Hauptverantwortlich für die Finanzmisere sieht Dezernent Stephan Kliniken und Eingliederungshilfe. Seit dem BTHG-Gesetz, das Hilfe für Menschen mit Behinderung neu regelt, eskaliere die finanzielle Situation. Sozialkosten gehen durch die Decke – und mit ihnen der Anteil, der am Kreis trotz Finanzierungen aus Berlin und Stuttgart hängen bleibe.

„Ende 2026 sind wir sprichwörtlich auf den Hund gekommen!“ Frank Stephan zur Entwicklung, dass der Kreis seine Rücklagen vollends aufbrauchen und die Liquidität abschmelzen wird.

Es war einmal ein reicher Kreis - zur Finanzkrise der Kommunen hat PZ-Redakteur Alexander Heilemann folgende Meinung:

Die Steuerkraft der Städte und Gemeinden im Enzkreis steigt wie im Vorjahr um rund fünf Prozent. So etwas war mal eine gute Nachricht. Früher. Als es für Landkreise, Städte und Gemeinden noch fette und magere Jahre im Wechsel gab. Als man noch nicht jeden Cent umdrehen musste, wenn es um öffentliche Einrichtungen geht. Oder um Buslinien. Um Schulen und ihre Ausstattung. Die tiefe, tiefe Krise heute ist völlig anders. Sie ist keine Frage der Konjunktur. Kein Wellental, nachdem das nächste Hoch zu erwarten wäre. Nein, die Kommunen stecken in einem tiefen Loch, das die Politik ihnen gegraben hat.

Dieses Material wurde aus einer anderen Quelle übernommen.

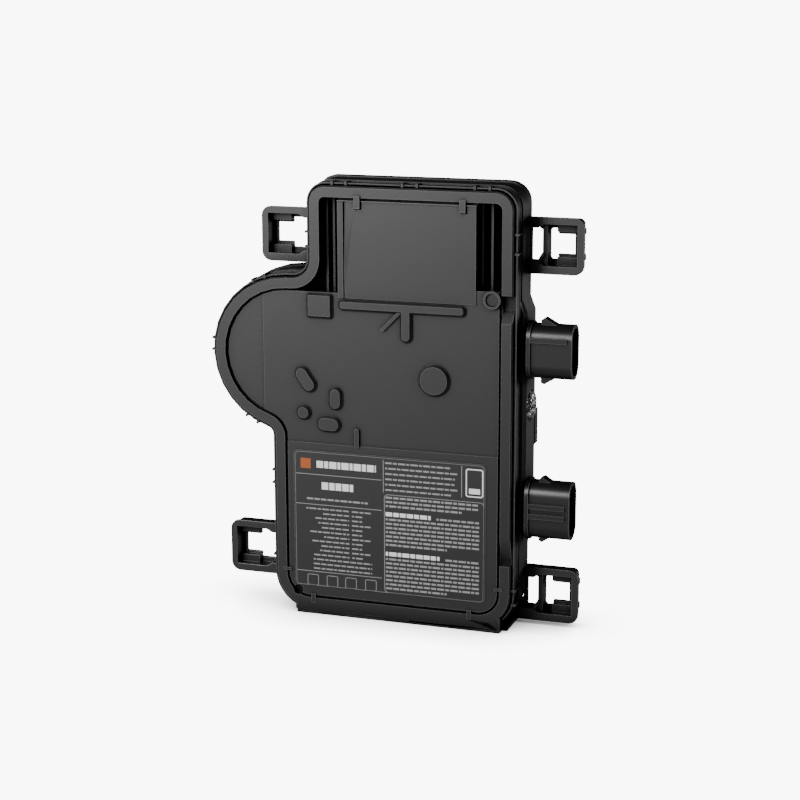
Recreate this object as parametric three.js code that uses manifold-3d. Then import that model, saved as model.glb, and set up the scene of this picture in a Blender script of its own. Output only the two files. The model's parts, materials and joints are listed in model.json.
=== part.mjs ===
// Module-level solar microinverter: a potted black polymer enclosure that stands on its bottom edge,
// with two DC bulkhead connectors on the right flank and an AC receptacle in the round lobe's back.
// Millimetres, +Z up, front face towards -Y. The origin is the centre of the bottom resting face.
import * as THREE from 'three';
import { mergeVertices } from 'three/addons/utils/BufferGeometryUtils.js';
import Module from 'manifold-3d';

const wasm = await Module();
wasm.setup();

// ---------------------------------------------------------------------------------------------
// Driving dimensions. A "depth" is measured backwards from the front rim's face.
const BODY_DEPTH = 29.4;
const FRONT_Y = -BODY_DEPTH / 2;

const BODY_RIGHT = 56.3;
const BODY_LEFT = -61.7;
const NECK_LEFT = -43.0;
const BODY_TOP = 209.9;
const BODY_BASE = 3.0;
const LOBE = { x: -55.0, z: 129.0, r: 37.0 };
const NECK_FILLET = 9.0;
const LOBE_FILLET = 5.6;
const CORNER = { topRight: 8.5, topLeft: 8.0, bottomRight: 16.0, bottomLeft: 17.0 };
const ARC_STEP = 12 * Math.PI / 180;

const GAP = 0.3;
const COVER_BACK = 5.0;
const COVER_PLATE = 3.4;
const RIM_CHAMFER = 0.6;
const RIM_WIDTH = 5.2;
const GROOVE_WIDTH = 1.3;
const GROOVE_DEPTH = 2.4;
const SKIRT_THICKNESS = 5.4;

const LIP_GROW = [0.9, 1.5];
const LIP_FRONT = 2.0;
const WALL_FRONT = 6.5;
const WALL_GROW = 2.1;
const REAR_GROW = 1.4;
const CAVITY_GROW = -1.6;
const CAVITY_BACK = 27.2;
const REAR_BAND = 20.5;
const REAR_ROUND = 1.8;
const REAR = { rise: 1.1, topLeft: 5.0, lobeGrow: 1.5 };

const LEDGE_HALF = 51.35;
const LEDGE_DEPTH = 4.5;
const FOOT_HALF = 54.0;

// Front face levels, as depths behind the rim's face; raised details stand proud of the rim.
const LEVEL = { label: 0.4, plate: 0.4, bead: 0.5, panel: 0.9, lobe: 1.4, raised: -0.8 };
const LABEL_TOP = 86.2;
const PANEL_TOP = 157.2;
const CREASE_X = -67.1;
const CLIPS = [[-20.2, -17.3], [31.0, 33.8]];
const PLATE = { x0: -25.2, x1: 38.6, z0: 157.4, z1: 203.0 };
const BEAD = { x0: -28.7, x1: -26.0 };
const TRENCH_DEPTH = 12.5;
const TRENCH_WALL = 1.2;
const TRENCHES = [
  { x0: -56.0, x1: -28.7, z0: 159.6, z1: 207.0, fins: [-35.6, -32.2] },
  { x0: 38.9, x1: 56.0, z0: 164.0, z1: 207.0, fins: [40.4, 45.0] },
];
const FIN = { thickness: 0.9, front: 5.5 };

const EAR = {
  top: 13.0, bottom: 13.5, wall: 3.3, corner: 4.6, front: 18.0, flange: 19.6, lip: 24.5, back: 27.0,
  windowHalf: 7.3, railHalf: 4.7, railReach: 7.9, lipInset: 5.8, neckHalf: 7.9,
};
const EAR_BACK = { tipInset: 1.6, sideInset: 1.0, corner: 2.6 };
const EARS = [
  { name: 'mounting_ear_upper_left', side: -1, tip: 74.0, root: 40, z: 184.0 },
  { name: 'mounting_ear_upper_right', side: 1, tip: 85.0, root: 50, cross: 64.9, z: 184.0 },
  { name: 'mounting_ear_lower_left', side: -1, tip: 93.8, root: 50, z: 25.4 },
  { name: 'mounting_ear_lower_right', side: 1, tip: 85.1, root: 40, cross: 64.9, z: 15.7 },
];
const CROSS_WALL = { thickness: 2.5, front: 20.0, x0: 58.6 };

const FLARE = { x: 61.0, z0: 25.5, z1: 165.2, runLow: 28.5, runHigh: 12.0, front: 8.0, back: 26.0 };
const SOCKET = { depth: 13.5, halfY: 7.5, corner: 6.8, wall: 1.6, x0: 61.4, tip: 82.7 };
const COLLAR = { grow: 0.9, x1: 63.2 };
const RIB_END = 80.4;
const SOCKETS = [
  { name: 'upper', z: 135.7, halfZ: 12.85, ribs: [6.0], latches: [[2.8, 6.8], [2.7, 6.2]] },
  { name: 'lower', z: 59.7, halfZ: 13.9, ribs: [2.7, -2.1], latches: [[1.9, 4.6], [1.9, 4.2]] },
];
const LENS = { z: 108.4, depth: 17.0, r: 7.3, x0: 57.6, x1: 62.7 };
const AC_PORT = { x: -57.0, z: 129.0, r: 15.0, bore: 12.4, front: 11.5, back: 29.0 };
const BOARD = { front: 19.4, back: 21.0 };

// ---------------------------------------------------------------------------------------------
// Materials
const finish = (color, roughness, metalness = 0) =>
  new THREE.MeshStandardMaterial({ color, roughness, metalness });
const blackPolymer = finish(0x2f2f2f, 0.55);
const labelFilm = finish(0x2a2a2a, 0.5);
const darkRubber = finish(0x161616, 0.85);
const clearLens = finish(0xd9dde0, 0.1);
const boardGreen = finish(0x1d5a38, 0.5);
const tinned = finish(0xb9bcc0, 0.3, 1);
const copper = finish(0xb5713f, 0.35, 1);
const ferrite = finish(0x3a3a3c, 0.75);
const aluminium = finish(0xa9acaf, 0.4, 1);
const canSleeve = finish(0x22262e, 0.45);
const filmYellow = finish(0xb99a3d, 0.5);
const packageBlack = finish(0x18181a, 0.6);
const pottingGrey = finish(0x4b4b4d, 0.8);
const ledDie = finish(0xe6e2c8, 0.4);

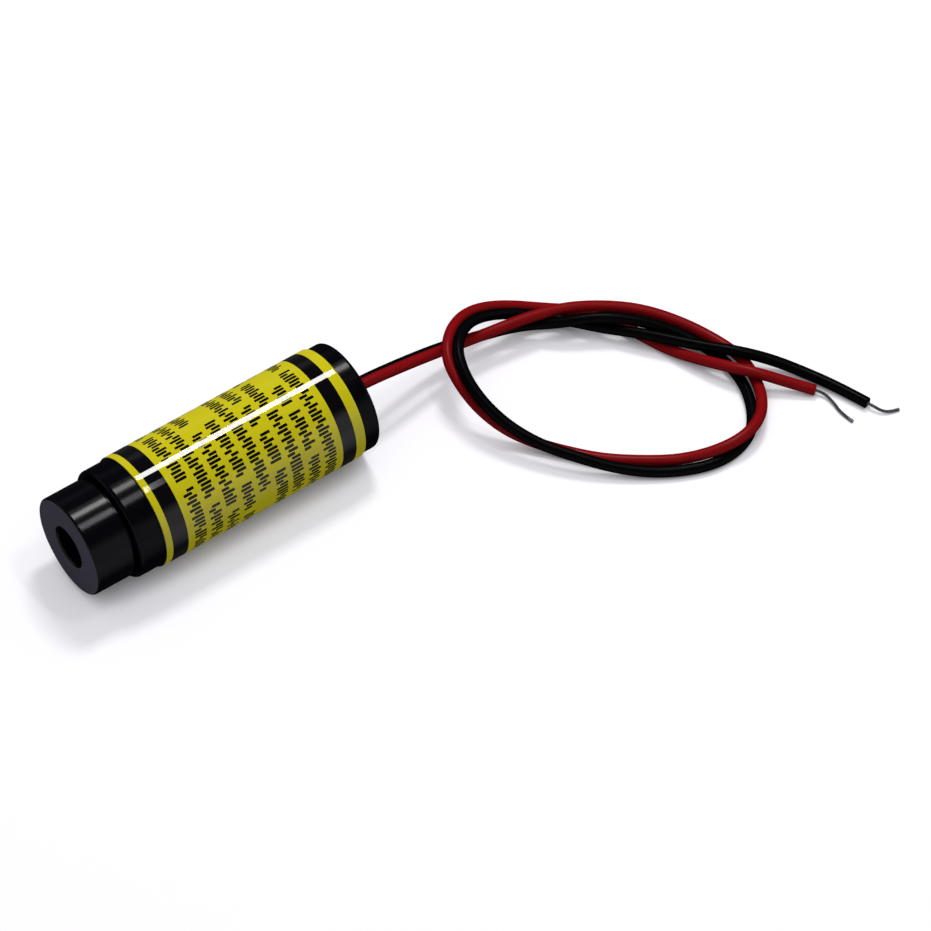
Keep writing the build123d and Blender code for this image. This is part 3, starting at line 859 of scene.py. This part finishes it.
def looked_at(paper):
    """1 for a ray that the eye or a reflection sends out, and 0 for light on its way."""
    rays = paper.node("ShaderNodeLightPath", output="Is Camera Ray")
    for kind in ("Is Glossy Ray", "Is Transmission Ray"):
        rays = rays.either(paper.node("ShaderNodeLightPath", output=kind))
    return rays


def make_table():
    """A flat white sheet at height 0."""
    mesh = bmesh.new()
    corners = [(-1, -1), (1, -1), (1, 1), (-1, 1)]
    mesh.faces.new([mesh.verts.new((x * table_half, y * table_half, 0.0)) for x, y in corners])
    data = bpy.data.meshes.new("table")
    mesh.to_mesh(data)
    mesh.free()
    sheet = bpy.data.objects.new("table", data)
    bpy.context.scene.collection.objects.link(sheet)
    material, paper, shader = start_material(
        "white_table", Roughness=0.9, Specular_IOR_Level=0.0, Emission_Strength=1.0,
    )
    white = grain(paper, 60.0).pick((0.595, 0.595, 0.61, 1.0), (0.605, 0.605, 0.62, 1.0))
    paper.feed(shader, "Base Color", white)
    air_settings = {"samples": shade_samples}
    # Painted shade: the sheet's own white fades where parts cover it from close by, darkest under the barrel
    # and the wires.
    open_air = paper.node("ShaderNodeAmbientOcclusion", air_settings, output="AO", Distance=shade_reach)
    own = open_air.ramp(shut_in, open_enough, white_left_in_painted_shade, 1.0).pick(grey(0.0), own_white)
    paper.feed(shader, "Emission Color", looked_at(paper).pick(grey(0.0), own))
    data.materials.append(material)
    return sheet


table = make_table()
print("table side in metres:", 2 * table_half)

# %% [markdown]
# The light.
# Two lamps hang over the module. Where they are can be read from the picture: a bright line runs along
# the top of the barrel and a faint one beside it, and a mirror on a round bar points straight at what
# it shows. Point lamps would draw dots there, and a sun would draw the same line everywhere, so each
# lamp is a rectangle. The first is large and bright and gives most of the light. The second is short
# and only draws the second line, on the nose and the collar, with a dim end that reaches the film.

# %% Hang the lamps
def hang_lamp(name, middle_x, towards, distance, width, length, brightness, colour):
    """A lamp over one place of the barrel, in a direction from it, with its length along the barrel."""
    data = bpy.data.lights.new(name, "AREA")
    data.shape = "RECTANGLE"
    data.size = length
    data.size_y = width
    data.energy = brightness * math.pi * length * width
    data.color = colour
    lamp = bpy.data.objects.new(name, data)
    direction = Vector(towards).normalized()
    along = (Vector((1.0, 0.0, 0.0)) - direction * direction.x).normalized()
    turn = Matrix((along, direction.cross(along), direction)).transposed()
    place = Vector((middle_x, 0.0, axis_z)) + direction * distance
    lamp.matrix_world = Matrix.Translation(place) @ turn.to_4x4()
    bpy.context.scene.collection.objects.link(lamp)
    return lamp


main_towards = (-0.34, -0.285, 0.896)
second_towards = (-0.32, 0.175, 0.93)
cool = (0.97, 0.98, 1.0)
warm = (1.0, 0.99, 0.97)
main_lamp = hang_lamp(
    "main_lamp", -3 * mm, main_towards, distance=0.45, width=0.078, length=0.095, brightness=42.0,
    colour=warm,
)
second_lamp = hang_lamp(
    "second_lamp", 16.0 * mm, second_towards, distance=0.30, width=0.060, length=0.0112, brightness=45.0,
    colour=cool,
)
dim_end = hang_lamp(
    "dim_end", 8.3 * mm, second_towards, distance=0.30, width=0.060, length=0.0029, brightness=3.6,
    colour=cool,
)
print("lamps:", main_lamp.name, second_lamp.name, dim_end.name)

# %% [markdown]
# The room.
# The photograph's soft light comes down through something like a white tent. A large lamp overhead
# could stand for it, but the world reaches everything evenly and costs no extra lamp. Its light is
# strongest straight above, so the sides fall off into shade. What the eye and the reflections see is
# another thing: a plain white wall beyond the table, under a dim ceiling, so that only the lamps draw
# lines on the black plastic.

# %% Fill the room
zenith_level = 0.85
horizon_level = 0.03
light_starts = 0.15
ceiling_level = 0.06
wall_ends = 0.30
ceiling_starts = 0.60
room_tint = (0.96, 0.95, 1.0, 1.0)


def make_room():
    """The world: soft light from above for matt surfaces, and a white wall under a dim ceiling to look at."""
    world = bpy.data.worlds.new("room")
    bpy.context.scene.world = world
    world.use_nodes = True
    paper = Socket(world.node_tree)
    shader = world.node_tree.nodes["Background"]
    height = paper.node("ShaderNodeTexCoord", output="Generated").split()[2]
    wall = height.ramp(wall_ends, ceiling_starts).pick(grey(1.0), grey(ceiling_level))
    fill = height.ramp(light_starts, 1.0).pick(grey(horizon_level), grey(zenith_level)) * room_tint
    paper.feed(shader, "Color", looked_at(paper).pick(fill, wall))


make_room()
bpy.context.scene.view_settings.view_transform = "Standard"
print("room levels:", zenith_level, horizon_level)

Mit immer neuen Aufgaben, mit Versprechungen an Bürger, deren Erfüllung man nach unten abdrückt. In Landratsämter und Rathäuser. Hat ja über viele Jahre irgendwie immer funktioniert. Doch dieses Modell hat ausgedient. Von alleine kommen die Kommunen nicht aus dem Schlamassel hinaus. Wenn selbst der früher wohlhabende Enzkreis nicht mehr weiß, woher er noch Geld nehmen soll, fehlt einem die Fantasie, wie man sich all die Sozialausgaben noch leisten soll, die seit fünf Jahren regelrecht explodieren.